Chaired by visionary , Christin Marouda the Festival is inarguably the most influential. non profit organization devoted to recognizing cinematic perspectives from India and the Indian diaspora.
The Festival was five Days of pure film pleasure with packed auditoriums and appearances by film makers and actors. Here are a few films worth mentioning.
‘Labor Of Love’
An eloquent and extraordinary film with nuanced performances(Ritwick Chakrborty, Basabdutta Chatterjee) and directed by the brilliant Aditya Vikram Sengupta. He is also the screenwriter, editor and cinematography credits go to him and Mahendra Shetty.
There is no dialogue. With swaggering self confidence ,the Director demands us to listen to merely the sounds of their lives. From the first shot we slip into the rhythmic patterns of the lives of a young married couple in Calcutta. It is a grim ,despairing , claustrophobic apartment . Monotonous cycle of life, the daily chores, the washing of clothes, the filling of a lunch box, the sluggish drip of a water tap, the whirr of a creaky fan, the clank of a printing press machinery, the snatch of a high pitched song ,the sharp snip of a thread sewed on a button, the screech of a tram brake, a lonely cry of a vendor . Outside, oppressed, the cacophony of laid off workers hurling protest slogans into the empty air. It appears to be a microcosm of desolate lives, cramped and fettered by fate as the woman works by day and the husband is a nighttime operator in a printing shop.
And then the extraordinary happens. The director has thrust us into the vortex of their repetitive acts and suddenly we come into the light when we discover each act of theirs is truly a labor of love.
Sengupta melds poignant visuals, the perfect pitch of sounds into an amazing collage of duty, routine and quiet passion.
‘The Crow’s Egg’
The Crow’s Egg stands out for its authenticity. A rare gem. Gifted Director and Screenwriter M Manikandan tells us that there is no underestimating the intense cravings of the young and in this case it is Pizza. A brilliant provocative film where every scene, composition, sequence of events makes you laugh and sometimes weep. Superbly acted by Ramesh Tilaganathan,Vignesh, Aishwarya Rajesh, the film is a personal triumph for D M Manikandan. A totally offbeat film that will resonate .
AR Rahman , popularly known as the ‘Mozart of Chennai,’ one of the most revered names in Indian and World music shares his life story onscreen.
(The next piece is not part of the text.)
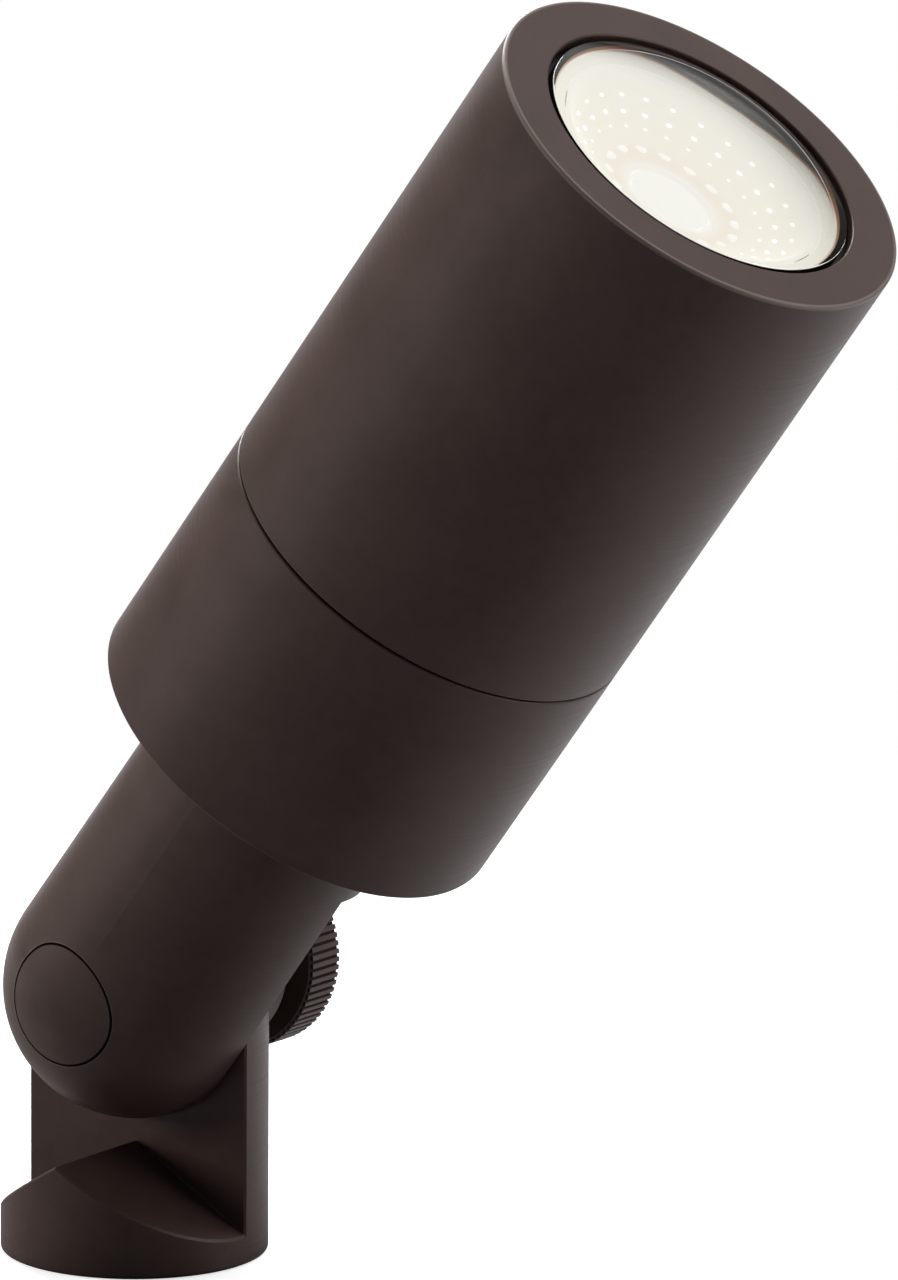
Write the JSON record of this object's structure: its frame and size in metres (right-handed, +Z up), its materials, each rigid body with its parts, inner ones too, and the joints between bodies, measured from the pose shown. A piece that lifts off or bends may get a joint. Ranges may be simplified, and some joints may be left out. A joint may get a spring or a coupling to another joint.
{
  "type": "bullet spotlight",
  "caption": "Tilting bullet spotlight for a garden: a round head with a domed lens on a clamped knuckle, with a short round base that screws onto a stake or post.",
  "frame": {"origin": "centre of the base's flat bottom face, at the mouth of the threaded socket", "axes": "+Z up out of the base, +Y along the pivot bolt towards the knob, +X the way the head leans at rest"},
  "size_m": [0.1487, 0.066, 0.1987],
  "materials": {
    "bronze_coat": "dark bronze powder coat, satin",
    "brass": "turned",
    "steel": "zinc plated",
    "pin_metal": "nickel plated",
    "seal_rubber": "matte",
    "gasket_rubber": "brown silicone rubber",
    "lens_glass": "clear",
    "lamp_aluminium": "satin",
    "lamp_plastic": "satin",
    "reflector": "bright",
    "board_white": "white solder mask",
    "led_light": "lit phosphor",
    "socket_ceramic": "glazed ceramic",
    "lead_sleeve": "silicone sleeve"
  },
  "bodies": {
    "base": {"base_casting": "bronze_coat", "knuckle_oring": "seal_rubber"},
    "head": {"knuckle_arm": "bronze_coat", "pivot_plug": "bronze_coat", "rear_housing": "bronze_coat", "pivot_bolt": "steel", "arm_lock_nut": "brass", "arm_oring": "seal_rubber", "wire_grommet": "seal_rubber", "lamp_bezel": "lamp_plastic", "lamp_reflector": "reflector", "led_board": "board_white", "led_chip": "led_light", "lamp_body": "lamp_aluminium", "lamp_base": "lamp_plastic", "lamp_pins": "pin_metal", "lamp_socket": "socket_ceramic", "socket_leads": "lead_sleeve", "socket_bracket": "steel", "bracket_screws": "steel", "socket_screws": "steel"},
    "clamp_washer": {"clamp_washer": "steel"},
    "knob": {"thumb_knob": "bronze_coat", "knob_insert": "brass"},
    "seam_oring": {"seam_oring": "seal_rubber"},
    "shroud": {"shroud": "bronze_coat", "lens": "lens_glass", "lens_gasket": "gasket_rubber", "lens_ring": "lamp_aluminium"}
  },
  "joints": [
    {"name": "head_tilt", "type": "hinge", "parent": "base", "child": "head", "pos_m": [0, 0, 0.0415], "axis": [0, 1, 0], "range_deg": [-151, 78]},
    {"name": "knob_slide", "type": "slide", "parent": "head", "child": "clamp_washer", "axis": [0, 1, 0], "range_m": [0, 0.00251]},
    {"name": "knob_turn", "type": "hinge", "parent": "clamp_washer", "child": "knob", "pos_m": [0, 0.027, 0.0415], "axis": [0, 1, 0], "range_deg": [0, 720]},
    {"name": "shroud_turn", "type": "hinge", "parent": "head", "child": "seam_oring", "pos_m": [0.0004, 0, 0.0412], "axis": [0.592, 0, 0.8059], "range_deg": [0, 2160]},
    {"name": "shroud_slide", "type": "slide", "parent": "seam_oring", "child": "shroud", "axis": [0.592, 0, 0.8059], "range_m": [0, 0.00901]}
  ],
  "couplings": [
    {"joint": "knob_slide", "follows": "knob_turn", "m_per_rad": 0.00019894},
    {"joint": "shroud_slide", "follows": "shroud_turn", "m_per_rad": 0.00023873}
  ]
}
Humility, faith and discipline shine through his story telling. Speaking directly to us in his home, the studio, the school which teaches student who cannot afford to learn music, he reveals humbly his fascinating life story as he introduces us to his family, takes us to the Durgah, the concert stages, the international collaborators, the ‘Jai Ho’ tour and the quiet garden in his home. Director Umesh Aggarwal concentrates on crisp editing and makes it an engrossing film of a musician who won two Oscars, two Grammys and numerous other international awards.
Satyajit Ray’s ‘Two’ is a marvelous cameo of two children watching each other as they show off their respective toys. Shorn of dialogue the film preserved by the Academy Film Archive once again reminds us of the powerful spell a Ray film casts on us.
‘Iss India America’
A sparkling, joyful, comedic, irresistible film, impeccably directed by Los Angeles based Ravi Kapoor . He teams up with the talented actor/screen writer Meera Simhan.
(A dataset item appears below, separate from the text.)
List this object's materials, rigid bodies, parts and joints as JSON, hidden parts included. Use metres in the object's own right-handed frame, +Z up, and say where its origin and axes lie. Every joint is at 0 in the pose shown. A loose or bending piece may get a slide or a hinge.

High school graduate Tiya Sircar unable to let go of her first love, is determined to win him back by entering a beauty pageant. And then the film runs amok with snappy on the mark dialogues, hilarious and unpredictable twists in the plot, lavish costumes, and a peppy score. A roller coaster ride with exciting new talent aboard and a whip smart look at beauty pageants and self deception.
‘Amma And Appa’
Directed by Franziska and Jayakrishnan Subramaniam, it is an astonishing film that tells the story of Franziska a Bavarian German woman working as a journalist in India and Jayakrishnan a young Tamil artist who met in Mumbai and fell in love. The film documents the challenges the two sets of parents have to face. The locale moves from Munich to Cuddalore a quiet town in South India, which the Bavarian parents visit. Stunning in its honesty the film moves with a quiet grace and is a definitive chronicle of the myriad differences in cultures .Hilarious, tender, and thought provoking. Unadorned photography and simplicity make this a film to talk about.
Another short film made by director Pratyusha Gupta demands attention . It is an engaging story of a girl who leaves prostitution and becomes a caregiver to an elderly woman . The cast is pitch perfect, a touching, impeccably controlled drama .
Also featured at the Festival were ‘One Crazy Thing’(Amit Gupta)’Titli’(Khanu Behl) ‘Elizabeth Ekadashi’(Paresh Mokashi)’Four Colors’ (Bikas Mishra) ‘Tigers ‘(Danis Tanovic) ‘Tomorrow We Disappear’(Jim Goldblum, Adam Weber) and ‘Taal’(Subash Ghai).